**Exercise**
Write each line out again exactly as written.

++++ Data section ++++

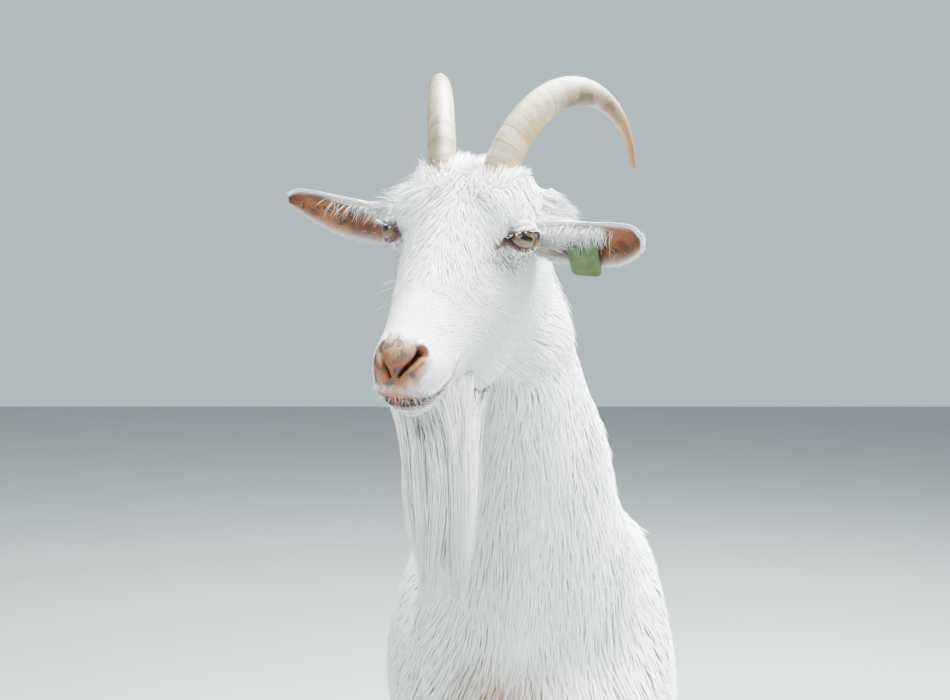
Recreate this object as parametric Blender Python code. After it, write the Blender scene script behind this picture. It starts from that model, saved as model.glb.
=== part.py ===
"""A horned, bearded white dairy goat at life size, standing on all four feet with its head raised.

The goat faces -Y, its own left side is +X, and up is +Z. The flesh is modelled whole, as rounded
lofts and muscle masses fused by a voxel remesh, and then parted with thin cuts into the pieces
that a person would name. Horns, eyes, ears, claws, beard and the ear tag are pieces of their own.
"""

import math

import bmesh
import bpy
from mathutils import Matrix, Vector

# ---------------------------------------------------------------- driving dimensions, in metres
GAP = 0.0003                 # clearance between touching pieces
WITHERS_HEIGHT = 0.80        # floor to the top of the shoulders
BELLY_HEIGHT = 0.40          # floor to the underside of the barrel
BREAST_Y = -0.390            # foremost point of the breast
BUTTOCK_Y = 0.470            # rearmost point of the buttocks
BARREL_HALF = 0.178          # half the width of the barrel
CORONET = 0.046              # height of the top edge of the claws

FORE_X = 0.084               # how far out the forefeet stand
FORE_Y = -0.235              # where the forelegs stand
HIND_X = 0.094
HIND_Y = 0.415

HEAD_ORIGIN = Vector((-0.050, -0.360, 1.090))   # joint of skull and neck
HEAD_TURN = math.radians(-22.0)                 # towards the goat's right
HEAD_NOD = math.radians(27.2)                   # nose down
HEAD_ROLL = math.radians(4.7)                   # left side lower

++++

**Answer to the exercise**
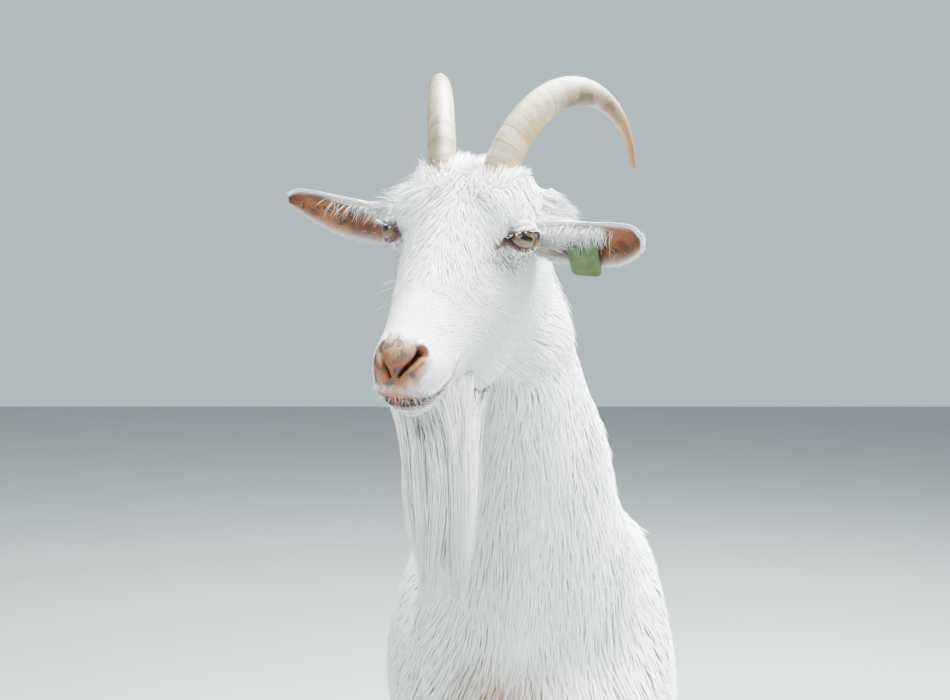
Recreate this object as parametric Blender Python code. After it, write the Blender scene script behind this picture. It starts from that model, saved as model.glb.
=== part.py ===
"""A horned, bearded white dairy goat at life size, standing on all four feet with its head raised.

The goat faces -Y, its own left side is +X, and up is +Z. The flesh is modelled whole, as rounded
lofts and muscle masses fused by a voxel remesh, and then parted with thin cuts into the pieces
that a person would name. Horns, eyes, ears, claws, beard and the ear tag are pieces of their own.
"""

import math

import bmesh
import bpy
from mathutils import Matrix, Vector

# ---------------------------------------------------------------- driving dimensions, in metres
GAP = 0.0003                 # clearance between touching pieces
WITHERS_HEIGHT = 0.80        # floor to the top of the shoulders
BELLY_HEIGHT = 0.40          # floor to the underside of the barrel
BREAST_Y = -0.390            # foremost point of the breast
BUTTOCK_Y = 0.470            # rearmost point of the buttocks
BARREL_HALF = 0.178          # half the width of the barrel
CORONET = 0.046              # height of the top edge of the claws

FORE_X = 0.084               # how far out the forefeet stand
FORE_Y = -0.235              # where the forelegs stand
HIND_X = 0.094
HIND_Y = 0.415

HEAD_ORIGIN = Vector((-0.050, -0.360, 1.090))   # joint of skull and neck
HEAD_TURN = math.radians(-22.0)                 # towards the goat's right
HEAD_NOD = math.radians(27.2)                   # nose down
HEAD_ROLL = math.radians(4.7)                   # left side lower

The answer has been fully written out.